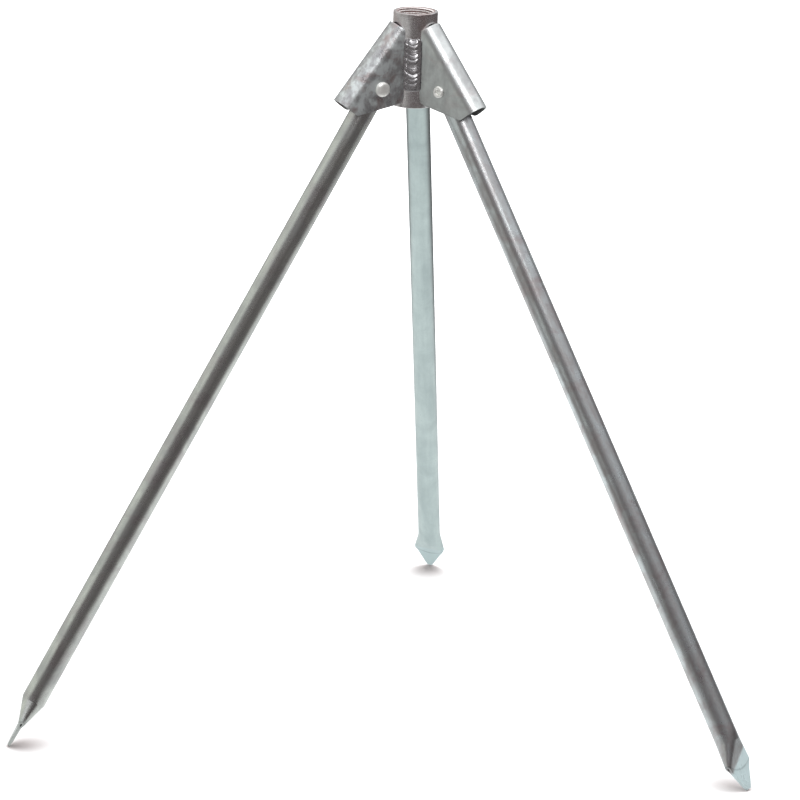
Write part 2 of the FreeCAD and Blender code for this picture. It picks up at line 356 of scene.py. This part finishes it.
def bracket_mesh(place, azimuth):
    """A folded channel: two cheeks on a half-round back, as a mid surface given its sheet thickness."""
    cos_b = math.cos(BACK_ANGLE)
    sin_b = math.sin(BACK_ANGLE)
    down = Vector((sin_b, -cos_b))
    inward = Vector((-cos_b, -sin_b))

    def back_point(outer_drop):
        drop = outer_drop + OUTER_HALF * sin_b
        return Vector((BACK_START_R + drop * sin_b / cos_b, RIM_Z - drop))

    def to_strip(point):
        offset = Vector(point) - top
        return offset.dot(down), offset.dot(inward)

    top = back_point(BACK_TOP_DROP)
    low = back_point(BACK_BOTTOM_DROP)
    # the cheek's free edge from the top crease, down the pipe, round the heel and out to the lobe
    fall = math.tan(math.radians(CHEEK_SLOPE))
    rise = sin_b / cos_b
    lobe_x = (CHEEK_BOTTOM[1] + fall * CHEEK_BOTTOM[0] - low.y + low.x * rise) / (rise + fall)
    lobe = Vector((lobe_x, CHEEK_BOTTOM[1] - fall * (lobe_x - CHEEK_BOTTOM[0])))
    heel = Vector((HEEL_X, CHEEK_BOTTOM[1] - fall * (HEEL_X - CHEEK_BOTTOM[0])))
    slope = -CHEEK_SLOPE
    heel_turn = 90 + slope
    reach = HEEL_ROUND * math.tan(math.radians(heel_turn / 2))
    heel_centre = (heel.x + HEEL_ROUND, heel.y + reach)
    free = [(heel.x, top.y - 0.6), (heel.x, -30), (heel.x, -50)]
    free += arc_points(heel_centre, HEEL_ROUND, 180, 180 + heel_turn, 10)
    end_direction = math.degrees(BACK_ANGLE)
    lobe_turn = end_direction - slope
    reach = LOBE_ROUND * math.tan(math.radians(lobe_turn / 2))
    along = Vector((math.cos(math.radians(slope)), math.sin(math.radians(slope))))
    normal = Vector((-along.y, along.x))
    lobe_centre = lobe - along * reach + normal * LOBE_ROUND
    free += arc_points(lobe_centre, LOBE_ROUND, slope - 90, slope - 90 + lobe_turn, 10)
    strip = [to_strip(p) for p in free]
    strip = [(0.0, 0.0)] + [p for p in strip if p[0] > 0]
    end_s = to_strip(low)[0]

    def edge_at(s):
        for (s0, n0), (s1, n1) in zip(strip, strip[1:]):
            if s0 <= s <= s1 and s1 > s0:
                return n0 + (n1 - n0) * (s - s0) / (s1 - s0)
        return strip[-1][1]

    length_steps = 44
    cheek_steps = 12
    arc_steps = 28
    levels = sorted(set([round(p[0], 4) for p in strip if p[0] < end_s - 0.05]
                        + [round(end_s * i / length_steps, 4) for i in range(length_steps + 1)] + [end_s]))
    verts = []
    for s in levels:
        edge = max(edge_at(s), 0.35)
        axis = top + down * s
        for j in range(cheek_steps):
            p = axis + inward * edge * (1 - j / cheek_steps)
            verts.append((p.x, -MID_HALF, p.y))
        for j in range(arc_steps + 1):
            a = math.radians(-90 + 180 * j / arc_steps)
            p = axis - inward * MID_HALF * math.cos(a)
            verts.append((p.x, MID_HALF * math.sin(a), p.y))
        for j in range(1, cheek_steps + 1):
            p = axis + inward * edge * j / cheek_steps
            verts.append((p.x, MID_HALF, p.y))
    columns = 2 * cheek_steps + arc_steps + 1
    faces = grid_faces(len(levels), columns, False)
    obj = mesh_object("stand_bracket_" + place, verts, faces, turn(azimuth))
    solid = obj.modifiers.new("sheet", "SOLIDIFY")
    solid.thickness = (SHEET - 0.02) * MM
    solid.offset = 0
    solid.use_even_offset = True
    bevel = obj.modifiers.new("edges", "BEVEL")
    bevel.width = 0.28 * MM
    bevel.segments = 2
    bevel.limit_method = "ANGLE"
    bevel.angle_limit = math.radians(60)
    return applied(obj, 35.0)


def weld_mesh(place, azimuth, seed):
    """Crescent ripples laid one over the next in the valley between two cheeks and the pipe."""
    rng = random.Random(seed)
    across = 40
    along = 260
    ripple = 4.4
    half_width = 7.6
    end_round = 4.0
    bow = 4.2
    sunk = 0.35
    back_r = 16.6
    length = WELD_TOP - WELD_BOTTOM
    count = int(length / ripple) + 3
    heights = [rng.uniform(1.1, 1.7) for _ in range(count)]
    sway = rng.uniform(0, 6.28)
    offsets = [rng.uniform(-0.12, 0.12) for _ in range(count)]
    verts = []
    for i in range(along + 1):
        v = i / along
        rise = length * v
        z = WELD_BOTTOM + rise
        end = min(v, 1 - v) * length
        cap = math.sqrt(1 - (1 - min(1.0, end / end_round)) ** 2)
        width = half_width * (0.5 + 0.5 * cap)
        for j in range(across + 1):
            u = -1 + 2 * j / across
            # the torch weaves a little from side to side
            lateral = u - 0.09 * math.sin(rise / 3.1 + sway)
            t = (rise - bow * lateral * lateral) / ripple + 1.5
            index = int(math.floor(t))
            t += offsets[index % count] * math.sin(math.pi * (t - index))
            part = t - math.floor(t)
            # steep at its lower lip, then falling back under the next one
            lip = smooth(part / 0.16)
            fall = (1 - part) ** 0.8
            bump = heights[index % count] * lip * fall
            crown = 1 - abs(u) ** 2.6
            # a notch in the middle of the top end
            notch = 0.9 * math.exp(-((length - rise) / 3.5) ** 2) * math.exp(-(u / 0.35) ** 2)
            height = cap * (crown + bump * (0.4 + 0.6 * crown)) - notch
            y = u * width
            # the pipe's surface in the middle, the cheeks' corners at the sides
            wall = math.sqrt(max(0.0, STUB_R ** 2 - y * y))
            side = 1.6 * max(0.0, abs(u) - 0.62) / 0.38 * cap
            verts.append((wall - sunk + height + side, y, z))
    rows = along + 1
    columns = across + 1
    faces = grid_faces(rows, columns, False)
    # a closed back inside the pipe wall
    base = len(verts)
    verts += [(back_r, y * 0.85, z) for x, y, z in verts[:base]]
    faces += [tuple(base + v for v in reversed(f)) for f in grid_faces(rows, columns, False)]
    for i in range(rows - 1):
        for j in (0, columns - 1):
            a, b = i * columns + j, (i + 1) * columns + j
            faces.append((a, b, base + b, base + a))
    for j in range(columns - 1):
        for i in (0, rows - 1):
            a, b = i * columns + j, i * columns + j + 1
            faces.append((a, b, base + b, base + a))
    return mesh_object("stand_weld_" + place, verts, faces, turn(azimuth), sharp=60.0)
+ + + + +
* Problem requirements
Quote each line above in full, word for word.

* Answer to this task
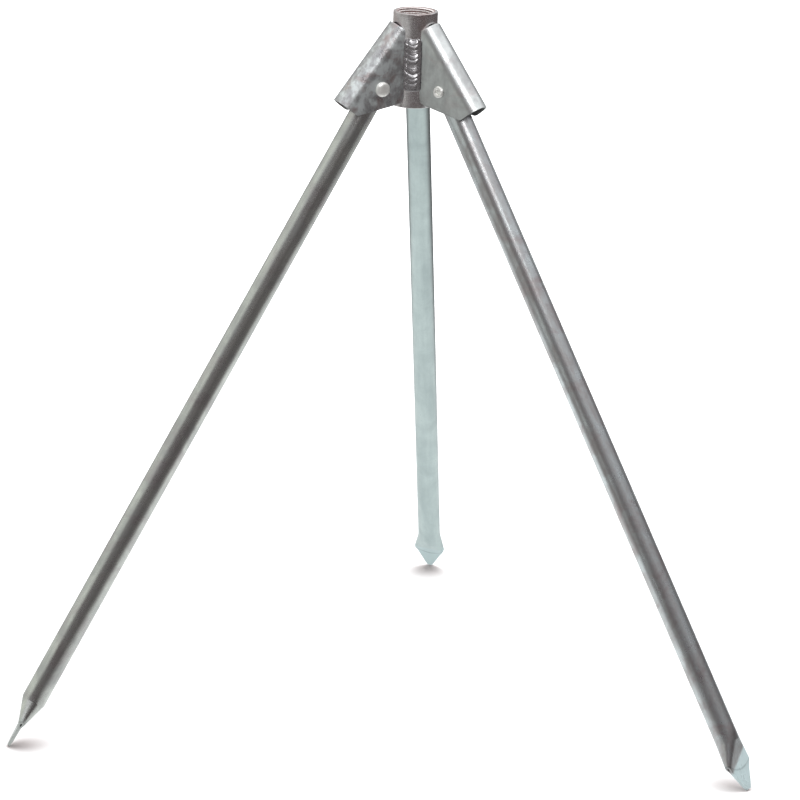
Write part 2 of the FreeCAD and Blender code for this picture. It picks up at line 356 of scene.py. This part finishes it.
def bracket_mesh(place, azimuth):
    """A folded channel: two cheeks on a half-round back, as a mid surface given its sheet thickness."""
    cos_b = math.cos(BACK_ANGLE)
    sin_b = math.sin(BACK_ANGLE)
    down = Vector((sin_b, -cos_b))
    inward = Vector((-cos_b, -sin_b))

    def back_point(outer_drop):
        drop = outer_drop + OUTER_HALF * sin_b
        return Vector((BACK_START_R + drop * sin_b / cos_b, RIM_Z - drop))

    def to_strip(point):
        offset = Vector(point) - top
        return offset.dot(down), offset.dot(inward)

    top = back_point(BACK_TOP_DROP)
    low = back_point(BACK_BOTTOM_DROP)
    # the cheek's free edge from the top crease, down the pipe, round the heel and out to the lobe
    fall = math.tan(math.radians(CHEEK_SLOPE))
    rise = sin_b / cos_b
    lobe_x = (CHEEK_BOTTOM[1] + fall * CHEEK_BOTTOM[0] - low.y + low.x * rise) / (rise + fall)
    lobe = Vector((lobe_x, CHEEK_BOTTOM[1] - fall * (lobe_x - CHEEK_BOTTOM[0])))
    heel = Vector((HEEL_X, CHEEK_BOTTOM[1] - fall * (HEEL_X - CHEEK_BOTTOM[0])))
    slope = -CHEEK_SLOPE
    heel_turn = 90 + slope
    reach = HEEL_ROUND * math.tan(math.radians(heel_turn / 2))
    heel_centre = (heel.x + HEEL_ROUND, heel.y + reach)
    free = [(heel.x, top.y - 0.6), (heel.x, -30), (heel.x, -50)]
    free += arc_points(heel_centre, HEEL_ROUND, 180, 180 + heel_turn, 10)
    end_direction = math.degrees(BACK_ANGLE)
    lobe_turn = end_direction - slope
    reach = LOBE_ROUND * math.tan(math.radians(lobe_turn / 2))
    along = Vector((math.cos(math.radians(slope)), math.sin(math.radians(slope))))
    normal = Vector((-along.y, along.x))
    lobe_centre = lobe - along * reach + normal * LOBE_ROUND
    free += arc_points(lobe_centre, LOBE_ROUND, slope - 90, slope - 90 + lobe_turn, 10)
    strip = [to_strip(p) for p in free]
    strip = [(0.0, 0.0)] + [p for p in strip if p[0] > 0]
    end_s = to_strip(low)[0]

    def edge_at(s):
        for (s0, n0), (s1, n1) in zip(strip, strip[1:]):
            if s0 <= s <= s1 and s1 > s0:
                return n0 + (n1 - n0) * (s - s0) / (s1 - s0)
        return strip[-1][1]

    length_steps = 44
    cheek_steps = 12
    arc_steps = 28
    levels = sorted(set([round(p[0], 4) for p in strip if p[0] < end_s - 0.05]
                        + [round(end_s * i / length_steps, 4) for i in range(length_steps + 1)] + [end_s]))
    verts = []
    for s in levels:
        edge = max(edge_at(s), 0.35)
        axis = top + down * s
        for j in range(cheek_steps):
            p = axis + inward * edge * (1 - j / cheek_steps)
            verts.append((p.x, -MID_HALF, p.y))
        for j in range(arc_steps + 1):
            a = math.radians(-90 + 180 * j / arc_steps)
            p = axis - inward * MID_HALF * math.cos(a)
            verts.append((p.x, MID_HALF * math.sin(a), p.y))
        for j in range(1, cheek_steps + 1):
            p = axis + inward * edge * j / cheek_steps
            verts.append((p.x, MID_HALF, p.y))
    columns = 2 * cheek_steps + arc_steps + 1
    faces = grid_faces(len(levels), columns, False)
    obj = mesh_object("stand_bracket_" + place, verts, faces, turn(azimuth))
    solid = obj.modifiers.new("sheet", "SOLIDIFY")
    solid.thickness = (SHEET - 0.02) * MM
    solid.offset = 0
    solid.use_even_offset = True
    bevel = obj.modifiers.new("edges", "BEVEL")
    bevel.width = 0.28 * MM
    bevel.segments = 2
    bevel.limit_method = "ANGLE"
    bevel.angle_limit = math.radians(60)
    return applied(obj, 35.0)


def weld_mesh(place, azimuth, seed):
    """Crescent ripples laid one over the next in the valley between two cheeks and the pipe."""
    rng = random.Random(seed)
    across = 40
    along = 260
    ripple = 4.4
    half_width = 7.6
    end_round = 4.0
    bow = 4.2
    sunk = 0.35
    back_r = 16.6
    length = WELD_TOP - WELD_BOTTOM
    count = int(length / ripple) + 3
    heights = [rng.uniform(1.1, 1.7) for _ in range(count)]
    sway = rng.uniform(0, 6.28)
    offsets = [rng.uniform(-0.12, 0.12) for _ in range(count)]
    verts = []
    for i in range(along + 1):
        v = i / along
        rise = length * v
        z = WELD_BOTTOM + rise
        end = min(v, 1 - v) * length
        cap = math.sqrt(1 - (1 - min(1.0, end / end_round)) ** 2)
        width = half_width * (0.5 + 0.5 * cap)
        for j in range(across + 1):
            u = -1 + 2 * j / across
            # the torch weaves a little from side to side
            lateral = u - 0.09 * math.sin(rise / 3.1 + sway)
            t = (rise - bow * lateral * lateral) / ripple + 1.5
            index = int(math.floor(t))
            t += offsets[index % count] * math.sin(math.pi * (t - index))
            part = t - math.floor(t)
            # steep at its lower lip, then falling back under the next one
            lip = smooth(part / 0.16)
            fall = (1 - part) ** 0.8
            bump = heights[index % count] * lip * fall
            crown = 1 - abs(u) ** 2.6
            # a notch in the middle of the top end
            notch = 0.9 * math.exp(-((length - rise) / 3.5) ** 2) * math.exp(-(u / 0.35) ** 2)
            height = cap * (crown + bump * (0.4 + 0.6 * crown)) - notch
            y = u * width
            # the pipe's surface in the middle, the cheeks' corners at the sides
            wall = math.sqrt(max(0.0, STUB_R ** 2 - y * y))
            side = 1.6 * max(0.0, abs(u) - 0.62) / 0.38 * cap
            verts.append((wall - sunk + height + side, y, z))
    rows = along + 1
    columns = across + 1
    faces = grid_faces(rows, columns, False)
    # a closed back inside the pipe wall
    base = len(verts)
    verts += [(back_r, y * 0.85, z) for x, y, z in verts[:base]]
    faces += [tuple(base + v for v in reversed(f)) for f in grid_faces(rows, columns, False)]
    for i in range(rows - 1):
        for j in (0, columns - 1):
            a, b = i * columns + j, (i + 1) * columns + j
            faces.append((a, b, base + b, base + a))
    for j in range(columns - 1):
        for i in (0, rows - 1):
            a, b = i * columns + j, i * columns + j + 1
            faces.append((a, b, base + b, base + a))
    return mesh_object("stand_weld_" + place, verts, faces, turn(azimuth), sharp=60.0)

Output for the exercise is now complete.